Mercedes Bustamante: A Capes é responsável pela Universidade Aberta do Brasil, que oferece, em parceria com os municípios, através da criação de polos, a possibilidade de formação de professores em áreas onde não há universidades. Os cursos são oferecidos pelas universidades na forma de EaD através desses polos e isso também é uma estratégia para disseminar a formação de professores onde as universidades não estão e tem sido uma estratégia muito importante.  

Hoje, temos um grupo de trabalho constituído para discutir a educação a distância dentro dos programas de pós-graduação e como isso deve se organizar. A pandemia nos trouxe algumas mudanças que são irreversíveis no uso dessas ferramentas. 

Na minha visão, o componente presencial continua sendo um componente muito importante na relação orientador aluno e também na aquisição de determinados conhecimentos. Então, de certa forma, a tendência é muito mais no sentido de sistema híbrido e que seja possível a utilização de ferramentas de EaD, mas sem perder a perspectiva ou importância da formação em nível presencial. E sempre considerando, mesmo no uso das ferramentas a distância, o critério da qualidade.  

•        Em relação a bolsas de estudos, tivemos recentemente reajustes após anos sem recomposição. A Capes pretende estabelecer uma previsibilidade nos reajustes das bolsas?  

Mercedes Bustamante: O reajuste era realmente uma demanda legítima da comunidade acadêmica, de discentes e docentes. As bolsas do país perderam poder de compra. O reajuste publicado foi, em média, de 40%. Algumas categorias receberam mais ou um pouco menos. Era a possibilidade que nós tínhamos com o orçamento aprovado para 2023. Novos reajustes estão efetivamente em planejamento, mas vão depender do orçamento previsto para a Capes para os próximos anos. O que já foi concedido será mantido e há a possibilidade de novos reajustes. O ideal é que as bolsas tivessem uma certa previsibilidade dos seus reajustes, mas isso está muito associado também à aprovação da lei orçamentária anual, que depende da proposta a ser levada para o Congresso e da aprovação do Congresso Nacional. Nós esperamos fortemente que os congressistas entendam a importância das bolsas dentro do sistema nacional de pós-graduação e apoiem esse pleito de maior orçamento para a Capes.  

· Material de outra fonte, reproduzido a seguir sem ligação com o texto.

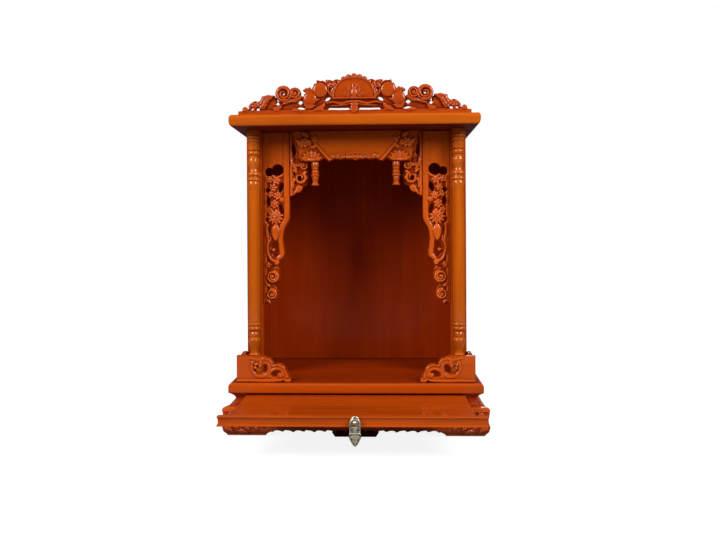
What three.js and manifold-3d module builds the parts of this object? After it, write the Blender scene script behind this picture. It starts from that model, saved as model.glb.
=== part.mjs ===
// Household altar cabinet: a red-brown lacquered hardwood shrine with a moulded roof, a pierced crest,
// turned columns, carved bracket boards, a low stand on carved feet and a pull-out offering shelf.
// Millimetres, +Z up, the front faces -Y. Every piece is drawn with y = 0 at the floor board's front edge;
// the outer group then brings the origin to the middle of the underside of the object's box.
import * as THREE from "three";
import { mergeVertices } from "three/addons/utils/BufferGeometryUtils.js";
import Module from "manifold-3d";

const wasm = await Module();
wasm.setup();

// ---- Driving dimensions ----
const GAP = 0.3; // between pieces that touch
const BACK_Y = 232; // rear faces of roof, walls and stand
const COLUMN_FACETS = 12;
const SMALL_FACETS = 10; // round the pendants and the knob

const FOOT_REACH = 8.5; // how far the stand's bulge passes the floor board
const STAND_HALF_WIDTH = 205;
const STAND_TOP_Z = 45;
const LEG_LENGTH = 66.6; // along the front and along the side
const LEG_THICK = 18;
const APRON_EDGE_Z = 10;
const CENTRE_FOOT_HALF = 31.5;

const WAIST_TOP_Z = 63.7;
const WAIST_HALF_WIDTH = 192.5;
const WAIST_COVE = 7;
const SLOT_HALF_WIDTH = 168.5;
const DECK_TOP_Z = 52.2;
const DECK_FRONT_Y = 1;
const BACK_RAIL_THICK = 10;

const FLOOR_HALF_WIDTH = 196.5;
const FLOOR_BOTTOM_Z = 64;
const FLOOR_TOP_Z = 80;
const FLOOR_PANEL_THICK = 6; // let into the floor board between the walls

const SHELF_TOP_Z = 62.5;
const SHELF_THICK = 10;
const SHELF_TAIL_DROP = 1.5; // the part that stays in the slot is lower
const SHELF_TAIL_Y = -1;
const SHELF_LENGTH = 208;
const SHELF_HALF_WIDTH = 168;
const FASCIA_FRONT_Y = -131.4; // pulled out for use
const FASCIA_THICK = 9.7;
const FASCIA_HALF_WIDTH = 184.1;
const FASCIA_HEIGHT = 13.8;

const FRAME_HALF_WIDTH = 178;
const FRAME_FRONT_Y = 63;
const STILE_WIDTH = 25;
const STILE_THICK = 12;
const WALL_THICK = 10;
const BACK_PANEL_THICK = 6;
const BACK_PANEL_RECESS = 2;

const ROOF_HALF_WIDTH = 194;
const ROOF_BOTTOM_Z = 477.2;
const ROOF_TOP_Z = 495.7;

const COLUMN_X = 164.5;
const COLUMN_Y = 51;
const COLUMN_RADIUS = 9.8;

const CREST_HALF_WIDTH = 182;
const CREST_HEIGHT = 64;
const CREST_FRONT_Y = 12;
const CREST_THICK = 10;

const BRACKET_FRONT_Y = 66;
const BRACKET_THICK = 8;
const BRACKET_INNER_X = 108.4;
const VALANCE_FRONT_Y = 52.7;
const VALANCE_THICK = 13;
const VALANCE_BOTTOM_Z = 427.6;
const VALANCE_HALF_WIDTH = 101;
const PENDANT_X = 65.6;
const PENDANT_LENGTH = 38;

const PODIUM_FRONT_Y = 8;
const PODIUM_THICK = 10;
const PODIUM_HALF_WIDTH = 185;
const PODIUM_LENGTH = 86;
const PODIUM_HEIGHT = 41;
const RETURN_THICK = PODIUM_HALF_WIDTH - FRAME_HALF_WIDTH - GAP;

const DROP_THICK = 2.6;
const DROP_RING_RADIUS = 8;
const DROP_EYE_RADIUS = 4.6;
const DROP_HALF_WIDTH = 8.6;
const DROP_TIP_Z = 23.9;
const KNOB_RADIUS = 3;
const KNOB_REACH = 13.1; // from the shelf's fascia to the knob's front
const KNOB_Z = 57.5;
const PULL_X = 4.6; // fixed a little to the right of the middle
const KNOB_NECK_RADIUS = 1.3;
const DROP_CLEARANCE = 0.7; // between the knob's neck and the ring round it
const DROP_AXIS_REACH = 4.8; // from the fascia to the middle of the drop's thickness

// Derived levels
const frameBottomZ = FLOOR_TOP_Z + GAP;
const frameTopZ = ROOF_BOTTOM_Z - GAP;
const originY = (FASCIA_FRONT_Y - KNOB_REACH + BACK_Y) / 2;
const dropRingWidth = DROP_RING_RADIUS - DROP_EYE_RADIUS;
const dropAxisZ = KNOB_Z + KNOB_NECK_RADIUS + DROP_CLEARANCE + dropRingWidth / 2;

// ---- Materials ----
const lacquer = new THREE.MeshStandardMaterial({ color: 0xb4501a, roughness: 0.28, metalness: 0 });
const carvedLacquer = new THREE.MeshStandardMaterial({ color: 0xa8481a, roughness: 0.32, metalness: 0 });
const nicheLacquer = new THREE.MeshStandardMaterial({ color: 0x8a2f10, roughness: 0.3, metalness: 0 });
const plainWood = new THREE.MeshStandardMaterial({ color: 0x8c4a22, roughness: 0.6, metalness: 0 });
const agedBrass = new THREE.MeshStandardMaterial({ color: 0xa9986c, roughness: 0.35, metalness: 1 });

// ---- Solids ----
function toSolid(geometry) {
  const bare = geometry.index ? geometry.toNonIndexed() : geometry.clone();
  bare.deleteAttribute("normal");
  bare.deleteAttribute("uv");
  const merged = mergeVertices(bare, 1e-4);
  return new wasm.Manifold(
    new wasm.Mesh({
      numProp: 3,
      vertProperties: new Float32Array(merged.attributes.position.array),
      triVerts: new Uint32Array(merged.index.array),
    }),
  );
}

function toGeometry(solid) {
  const mesh = solid.getMesh();
  const geometry = new THREE.BufferGeometry();
  geometry.setAttribute("position", new THREE.BufferAttribute(mesh.vertProperties, 3));
  geometry.setIndex(new THREE.BufferAttribute(mesh.triVerts, 1));
  geometry.computeVertexNormals();
  return geometry;
}

function joined(geometries) {
  const solids = geometries.map(toSolid);
  return toGeometry(solids.reduce((whole, next) => whole.add(next)));
}

function cut(geometry, tools) {
  const solids = tools.map(toSolid);
  return toGeometry(solids.reduce((whole, tool) => whole.subtract(tool), toSolid(geometry)));
}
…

•        Em qual estágio de elaboração está o plano? Quais são os próximos passos e os próximos prazos?  

Mercedes Bustamante: Os últimos grupos de trabalho formados pela comissão assessora estão concluindo agora os seus estudos e [o documento] será consolidado pela Capes. Há o planejamento de algumas oficinas regionais em parceria com as fundações de apoio a pesquisa dos estados para entender um pouco mais da demanda regionalizada de formação de recursos humanos. Depois dessas oficinas regionais, o documento será novamente consolidado e submetido à consulta pública. Depois, será encaminhado, para aprovação final, ao Conselho Superior da Capes. Esperamos que entre dezembro e janeiro seja possível fazer a consulta ao Conselho Superior para ter um plano vigente em janeiro de 2024. Mas sujeito a condições de temperatura e pressão.  

•        Por fim, o qual o papel da pós-graduação para o país?  

Mercedes Bustamante: Acho que o ponto central hoje é essa preocupação que a pós-graduação esteja atenta às mudanças em termos de desenvolvimento de economia do país. Então, se o país discute um novo processo de industrialização, quais serão os recursos humanos que serão necessários para esse novo processo de industrialização na construção de um caminho para a sustentabilidade? O Brasil vai sediar a COP-30 [Conferência do Clima das Nações Unidas] em Belém, em 2025. Como a pós-graduação pode contribuir com rotas de desenvolvimento sustentáveis para o país? Então, é realmente colocar a formação de recursos humanos a serviço da construção desse país que almejamos.